– Тебе бы не хотелось продолжить? Будешь вторым Уильямом Бернсом!
Кто-то другой спросил бы, о ком речь, или перепутал бы этого Бернса с другим. Но Анна лишь рассмеялась:
– Американский Шерлок Холмс по версии самого Конан Дойла, конечно!
– Но настоящий, а не выдуманный.
Бернс был талантливым детективом, жившим на рубеже девятнадцатого и двадцатого веков. Он был умен, он умел удивлять – и он не был полицейским. Вспоминая его, Сергей Аркадьевич хотел намекнуть, что частное расследование доступно многим.
Но Анна поняла его иначе:
– Мне не нужна слава, и я ничего не хочу называть в честь себя.
– Я не о том. Ты могла бы помогать людям.
– Людям можно помогать по-разному. Я, например, составляю учебники, чтобы те, кому положено вести расследования, делали это хорошо.
– Немногие из них превзойдут тебя.
– Не нужно превосходить меня, это не соревнование. Нужно ловить преступников, вот и все. Я изучаю их – но только моих сил не хватит для полноценной охоты.
– А если ты снова будешь с Леоном?
На этот раз она не торопилась с ответом, она задумалась, разглядывая кроны деревьев, шумевшие у них над головами.

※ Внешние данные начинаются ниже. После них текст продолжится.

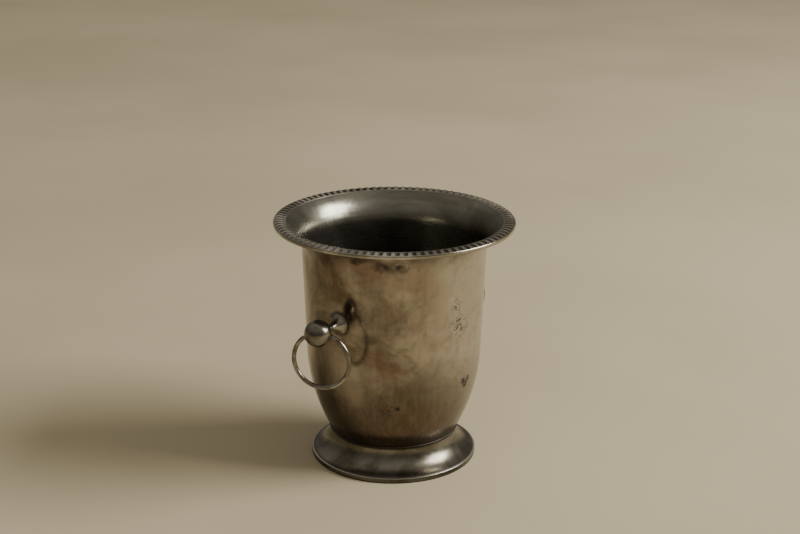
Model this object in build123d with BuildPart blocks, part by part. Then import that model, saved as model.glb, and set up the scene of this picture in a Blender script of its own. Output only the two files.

– Я не знаю, – наконец сказала Анна. – Но не уверена, что он захочет вернуться ко мне.
– Как знать…
– Это в любом случае зависит не от меня. Подождем.
Они прогуливались по ковру из опавшей листвы, солнце дарило последнее тепло, создавая один из тех дней, когда просто хочется жить, и им действительно некуда было спешить.
Врачи поражались тому, как быстро он поправляется, а Леону их восторги казались бессмысленной лестью. Время просто застыло вокруг него, он не привык быть таким слабым, нуждаться в других, сутками не вставать с постели. Он не знал, какой сегодня день – и даже какой месяц.
Но хуже всего то, что вынужденный постельный режим оставлял слишком много времени на размышления, от которых ему хотелось бы укрыться.
Это были мысли об отце. Он не просил Анну о помощи, однако она все равно помогла ему. Понимание того, что в решающий момент именно уроки отца спасли ему жизнь, больше не терзало Леона. Не все в его отце было плохим, и он, принимая лучшую часть своего наследия, не превращался в чудовище.